▸ **Material**:
------------------------------------------------------------------------
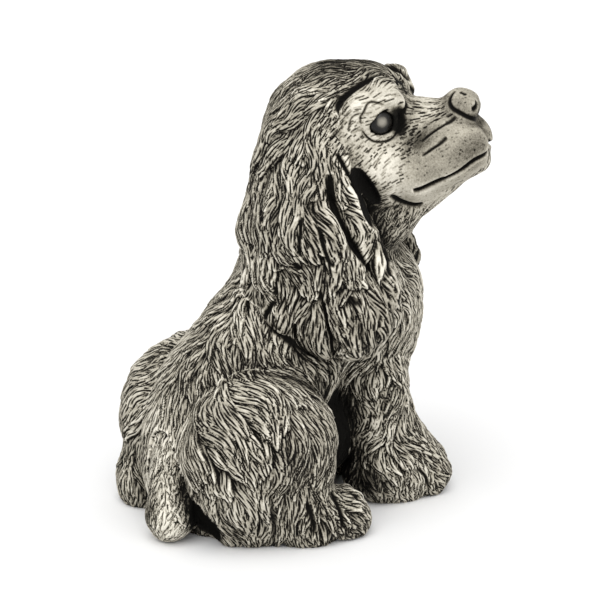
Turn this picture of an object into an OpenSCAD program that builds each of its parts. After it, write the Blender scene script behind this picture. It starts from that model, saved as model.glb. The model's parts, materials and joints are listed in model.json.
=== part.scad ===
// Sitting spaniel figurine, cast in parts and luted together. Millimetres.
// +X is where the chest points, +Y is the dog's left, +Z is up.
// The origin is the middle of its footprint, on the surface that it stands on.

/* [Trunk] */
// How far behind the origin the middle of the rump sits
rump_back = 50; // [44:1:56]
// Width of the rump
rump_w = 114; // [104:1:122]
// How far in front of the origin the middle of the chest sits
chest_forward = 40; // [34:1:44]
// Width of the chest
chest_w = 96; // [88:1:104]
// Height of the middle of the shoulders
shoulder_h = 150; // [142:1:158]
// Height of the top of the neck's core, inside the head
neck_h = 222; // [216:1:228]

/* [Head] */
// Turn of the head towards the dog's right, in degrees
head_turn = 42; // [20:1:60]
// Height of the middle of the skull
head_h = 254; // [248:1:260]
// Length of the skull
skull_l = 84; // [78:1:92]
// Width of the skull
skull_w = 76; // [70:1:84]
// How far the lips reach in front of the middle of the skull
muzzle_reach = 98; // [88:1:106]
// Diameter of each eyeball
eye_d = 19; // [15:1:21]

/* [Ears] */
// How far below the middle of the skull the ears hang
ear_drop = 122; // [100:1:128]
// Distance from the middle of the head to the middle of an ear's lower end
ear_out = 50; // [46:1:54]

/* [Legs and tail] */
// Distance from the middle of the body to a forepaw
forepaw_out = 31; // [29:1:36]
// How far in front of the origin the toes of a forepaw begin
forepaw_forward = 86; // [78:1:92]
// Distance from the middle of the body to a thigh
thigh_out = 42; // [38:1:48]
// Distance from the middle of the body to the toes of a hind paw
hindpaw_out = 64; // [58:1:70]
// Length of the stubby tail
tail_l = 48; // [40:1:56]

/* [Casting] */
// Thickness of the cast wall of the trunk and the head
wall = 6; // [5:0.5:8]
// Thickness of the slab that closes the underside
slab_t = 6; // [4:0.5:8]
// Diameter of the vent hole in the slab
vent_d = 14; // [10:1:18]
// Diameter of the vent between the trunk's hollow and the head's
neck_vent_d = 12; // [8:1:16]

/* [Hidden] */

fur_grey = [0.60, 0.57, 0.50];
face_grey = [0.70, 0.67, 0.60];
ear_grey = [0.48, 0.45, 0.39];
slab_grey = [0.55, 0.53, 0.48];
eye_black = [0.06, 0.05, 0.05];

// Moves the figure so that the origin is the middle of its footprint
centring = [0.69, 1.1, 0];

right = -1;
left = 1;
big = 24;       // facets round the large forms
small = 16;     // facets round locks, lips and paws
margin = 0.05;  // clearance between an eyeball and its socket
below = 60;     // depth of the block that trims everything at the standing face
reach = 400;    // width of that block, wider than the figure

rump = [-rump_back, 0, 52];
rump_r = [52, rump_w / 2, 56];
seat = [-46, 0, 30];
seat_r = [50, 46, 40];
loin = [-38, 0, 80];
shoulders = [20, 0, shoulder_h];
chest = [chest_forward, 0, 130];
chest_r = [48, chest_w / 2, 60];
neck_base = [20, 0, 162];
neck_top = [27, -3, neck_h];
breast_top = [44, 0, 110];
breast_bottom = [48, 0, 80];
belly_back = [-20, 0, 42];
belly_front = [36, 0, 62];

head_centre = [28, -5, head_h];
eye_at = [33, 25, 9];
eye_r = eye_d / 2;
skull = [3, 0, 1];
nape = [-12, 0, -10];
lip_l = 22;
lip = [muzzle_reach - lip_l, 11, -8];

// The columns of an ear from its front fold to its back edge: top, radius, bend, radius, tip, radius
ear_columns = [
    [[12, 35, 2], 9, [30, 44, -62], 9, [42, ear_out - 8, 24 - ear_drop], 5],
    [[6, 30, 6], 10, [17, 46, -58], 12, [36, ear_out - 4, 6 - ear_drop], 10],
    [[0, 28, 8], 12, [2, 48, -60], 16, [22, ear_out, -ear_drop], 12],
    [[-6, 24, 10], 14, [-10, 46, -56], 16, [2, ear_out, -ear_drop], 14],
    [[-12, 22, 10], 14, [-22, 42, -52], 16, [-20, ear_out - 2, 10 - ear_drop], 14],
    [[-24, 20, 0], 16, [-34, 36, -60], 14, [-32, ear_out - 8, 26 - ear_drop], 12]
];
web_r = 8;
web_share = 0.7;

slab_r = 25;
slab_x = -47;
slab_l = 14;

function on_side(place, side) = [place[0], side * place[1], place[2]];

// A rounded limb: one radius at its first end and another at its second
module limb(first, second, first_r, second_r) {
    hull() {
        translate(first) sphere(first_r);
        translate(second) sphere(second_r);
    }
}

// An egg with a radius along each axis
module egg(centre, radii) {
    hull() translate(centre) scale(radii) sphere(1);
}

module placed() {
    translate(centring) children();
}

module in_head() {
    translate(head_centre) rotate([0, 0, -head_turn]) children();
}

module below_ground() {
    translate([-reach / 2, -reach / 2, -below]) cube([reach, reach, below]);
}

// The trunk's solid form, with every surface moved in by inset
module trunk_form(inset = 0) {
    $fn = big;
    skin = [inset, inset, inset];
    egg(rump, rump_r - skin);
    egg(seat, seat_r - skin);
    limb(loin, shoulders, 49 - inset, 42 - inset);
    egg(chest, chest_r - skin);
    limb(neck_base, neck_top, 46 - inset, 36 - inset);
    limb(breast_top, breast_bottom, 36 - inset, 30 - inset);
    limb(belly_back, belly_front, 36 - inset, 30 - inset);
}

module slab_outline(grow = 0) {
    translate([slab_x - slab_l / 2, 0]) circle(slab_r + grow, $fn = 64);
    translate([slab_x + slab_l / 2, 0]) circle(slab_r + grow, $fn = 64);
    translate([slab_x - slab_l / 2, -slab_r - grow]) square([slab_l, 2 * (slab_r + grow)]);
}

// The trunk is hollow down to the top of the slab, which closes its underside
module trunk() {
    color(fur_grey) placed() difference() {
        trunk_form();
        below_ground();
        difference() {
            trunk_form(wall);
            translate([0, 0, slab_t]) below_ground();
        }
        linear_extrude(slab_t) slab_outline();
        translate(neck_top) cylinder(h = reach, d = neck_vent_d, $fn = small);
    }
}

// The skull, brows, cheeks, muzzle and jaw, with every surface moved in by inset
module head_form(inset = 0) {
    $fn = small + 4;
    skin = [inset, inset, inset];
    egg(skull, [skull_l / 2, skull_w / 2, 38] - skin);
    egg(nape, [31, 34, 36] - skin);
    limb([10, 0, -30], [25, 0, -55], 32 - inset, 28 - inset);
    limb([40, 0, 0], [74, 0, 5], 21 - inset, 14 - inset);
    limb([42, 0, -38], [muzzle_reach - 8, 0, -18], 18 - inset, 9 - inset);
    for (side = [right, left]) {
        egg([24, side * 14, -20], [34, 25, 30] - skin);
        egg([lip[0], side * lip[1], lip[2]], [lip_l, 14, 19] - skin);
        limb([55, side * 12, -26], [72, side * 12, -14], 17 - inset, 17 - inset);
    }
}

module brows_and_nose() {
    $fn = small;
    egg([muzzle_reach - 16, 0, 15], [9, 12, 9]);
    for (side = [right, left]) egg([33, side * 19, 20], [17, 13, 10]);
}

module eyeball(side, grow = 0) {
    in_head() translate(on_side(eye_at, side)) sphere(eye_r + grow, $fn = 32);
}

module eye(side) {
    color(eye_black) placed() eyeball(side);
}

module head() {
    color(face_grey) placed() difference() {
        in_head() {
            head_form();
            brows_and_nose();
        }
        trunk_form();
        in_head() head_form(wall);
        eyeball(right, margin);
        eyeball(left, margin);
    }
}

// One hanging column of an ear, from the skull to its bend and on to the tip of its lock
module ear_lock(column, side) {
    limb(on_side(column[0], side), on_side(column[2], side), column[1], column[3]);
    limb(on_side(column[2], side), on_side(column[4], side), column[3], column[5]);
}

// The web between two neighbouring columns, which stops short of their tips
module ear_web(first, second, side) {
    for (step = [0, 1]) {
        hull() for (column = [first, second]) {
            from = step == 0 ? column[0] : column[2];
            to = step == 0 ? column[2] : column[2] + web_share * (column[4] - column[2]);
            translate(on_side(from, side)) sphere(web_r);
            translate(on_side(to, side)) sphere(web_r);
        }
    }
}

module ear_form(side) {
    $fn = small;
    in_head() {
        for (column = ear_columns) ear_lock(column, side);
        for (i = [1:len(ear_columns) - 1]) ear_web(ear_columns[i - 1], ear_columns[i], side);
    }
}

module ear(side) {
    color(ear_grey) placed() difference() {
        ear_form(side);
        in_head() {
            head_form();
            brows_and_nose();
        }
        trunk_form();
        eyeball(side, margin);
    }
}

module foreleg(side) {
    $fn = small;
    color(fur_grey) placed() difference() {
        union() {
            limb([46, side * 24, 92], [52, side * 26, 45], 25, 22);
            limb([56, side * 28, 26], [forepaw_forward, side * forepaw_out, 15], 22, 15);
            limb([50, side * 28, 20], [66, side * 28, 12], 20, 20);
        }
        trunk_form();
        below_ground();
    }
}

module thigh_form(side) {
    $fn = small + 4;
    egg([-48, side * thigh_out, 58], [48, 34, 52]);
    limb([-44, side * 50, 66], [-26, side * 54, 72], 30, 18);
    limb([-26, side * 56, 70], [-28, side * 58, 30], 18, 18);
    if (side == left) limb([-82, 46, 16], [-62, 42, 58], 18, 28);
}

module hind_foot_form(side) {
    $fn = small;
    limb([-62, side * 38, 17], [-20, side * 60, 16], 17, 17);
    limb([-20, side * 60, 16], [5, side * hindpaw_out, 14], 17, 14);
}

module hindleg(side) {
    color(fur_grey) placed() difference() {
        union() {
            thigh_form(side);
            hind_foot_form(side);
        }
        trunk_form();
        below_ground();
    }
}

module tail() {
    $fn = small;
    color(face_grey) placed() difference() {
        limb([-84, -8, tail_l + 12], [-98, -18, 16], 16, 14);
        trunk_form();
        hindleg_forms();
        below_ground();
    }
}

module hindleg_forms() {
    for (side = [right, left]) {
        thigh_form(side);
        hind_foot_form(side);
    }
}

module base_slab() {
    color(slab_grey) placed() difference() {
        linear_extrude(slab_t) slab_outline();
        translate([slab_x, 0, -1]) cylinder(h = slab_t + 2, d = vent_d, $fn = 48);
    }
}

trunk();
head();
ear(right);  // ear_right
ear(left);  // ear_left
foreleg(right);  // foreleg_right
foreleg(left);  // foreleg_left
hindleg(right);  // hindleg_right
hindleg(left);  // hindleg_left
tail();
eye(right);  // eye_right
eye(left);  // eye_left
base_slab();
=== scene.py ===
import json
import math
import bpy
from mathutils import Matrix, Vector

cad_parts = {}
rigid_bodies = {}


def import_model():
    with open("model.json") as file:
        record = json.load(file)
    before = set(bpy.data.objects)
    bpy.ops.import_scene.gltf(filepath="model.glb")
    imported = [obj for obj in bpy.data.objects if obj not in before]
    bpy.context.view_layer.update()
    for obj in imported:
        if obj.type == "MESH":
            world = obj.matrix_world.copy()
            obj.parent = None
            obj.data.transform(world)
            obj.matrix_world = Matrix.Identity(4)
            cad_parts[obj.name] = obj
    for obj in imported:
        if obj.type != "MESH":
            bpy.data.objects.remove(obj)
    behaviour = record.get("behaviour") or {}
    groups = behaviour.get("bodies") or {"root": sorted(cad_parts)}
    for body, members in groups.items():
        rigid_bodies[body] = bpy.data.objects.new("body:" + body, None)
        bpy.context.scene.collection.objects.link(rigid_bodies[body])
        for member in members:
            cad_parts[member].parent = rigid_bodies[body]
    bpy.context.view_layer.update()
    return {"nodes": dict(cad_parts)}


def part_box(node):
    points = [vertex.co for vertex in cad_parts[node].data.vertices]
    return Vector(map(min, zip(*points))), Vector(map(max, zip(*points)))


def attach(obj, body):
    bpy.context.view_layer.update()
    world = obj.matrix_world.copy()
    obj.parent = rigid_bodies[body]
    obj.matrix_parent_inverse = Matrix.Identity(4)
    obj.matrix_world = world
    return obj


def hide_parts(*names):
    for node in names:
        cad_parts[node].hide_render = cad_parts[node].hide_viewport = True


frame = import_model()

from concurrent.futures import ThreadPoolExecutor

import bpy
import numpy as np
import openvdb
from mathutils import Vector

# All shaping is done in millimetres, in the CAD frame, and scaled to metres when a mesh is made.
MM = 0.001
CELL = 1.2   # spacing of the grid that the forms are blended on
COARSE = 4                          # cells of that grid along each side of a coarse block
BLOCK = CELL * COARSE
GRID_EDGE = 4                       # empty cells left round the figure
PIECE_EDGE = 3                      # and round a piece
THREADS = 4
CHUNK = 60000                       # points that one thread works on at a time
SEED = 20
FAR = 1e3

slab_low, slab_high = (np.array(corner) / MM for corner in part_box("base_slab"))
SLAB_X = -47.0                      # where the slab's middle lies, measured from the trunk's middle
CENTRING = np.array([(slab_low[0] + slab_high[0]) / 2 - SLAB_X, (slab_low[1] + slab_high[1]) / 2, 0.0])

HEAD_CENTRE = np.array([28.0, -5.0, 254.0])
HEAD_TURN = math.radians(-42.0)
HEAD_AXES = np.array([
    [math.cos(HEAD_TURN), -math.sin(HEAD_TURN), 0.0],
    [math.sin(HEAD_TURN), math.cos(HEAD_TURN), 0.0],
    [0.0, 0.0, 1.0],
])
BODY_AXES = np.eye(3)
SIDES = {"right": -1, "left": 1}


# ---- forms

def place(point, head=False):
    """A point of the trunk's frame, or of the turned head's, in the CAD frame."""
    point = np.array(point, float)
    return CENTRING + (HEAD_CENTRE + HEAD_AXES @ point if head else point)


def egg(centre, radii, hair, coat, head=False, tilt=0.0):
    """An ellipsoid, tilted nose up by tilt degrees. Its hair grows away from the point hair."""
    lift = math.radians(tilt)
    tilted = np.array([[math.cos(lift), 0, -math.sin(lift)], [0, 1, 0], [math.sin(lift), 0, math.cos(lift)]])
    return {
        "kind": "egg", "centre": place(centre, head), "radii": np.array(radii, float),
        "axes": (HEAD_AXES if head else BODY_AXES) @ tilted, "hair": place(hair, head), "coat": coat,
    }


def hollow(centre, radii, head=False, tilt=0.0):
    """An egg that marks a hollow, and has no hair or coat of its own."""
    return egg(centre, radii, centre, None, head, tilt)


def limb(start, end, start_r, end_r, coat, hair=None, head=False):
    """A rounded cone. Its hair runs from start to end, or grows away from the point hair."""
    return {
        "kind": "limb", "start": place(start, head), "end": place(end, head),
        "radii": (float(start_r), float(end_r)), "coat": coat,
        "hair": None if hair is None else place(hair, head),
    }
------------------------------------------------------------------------
▸ **What to do**: List the lines of the material in which the word "groups" occurs.

▸ **Completed exercise**:
    groups = behaviour.get("bodies") or {"root": sorted(cad_parts)}
    for body, members in groups.items():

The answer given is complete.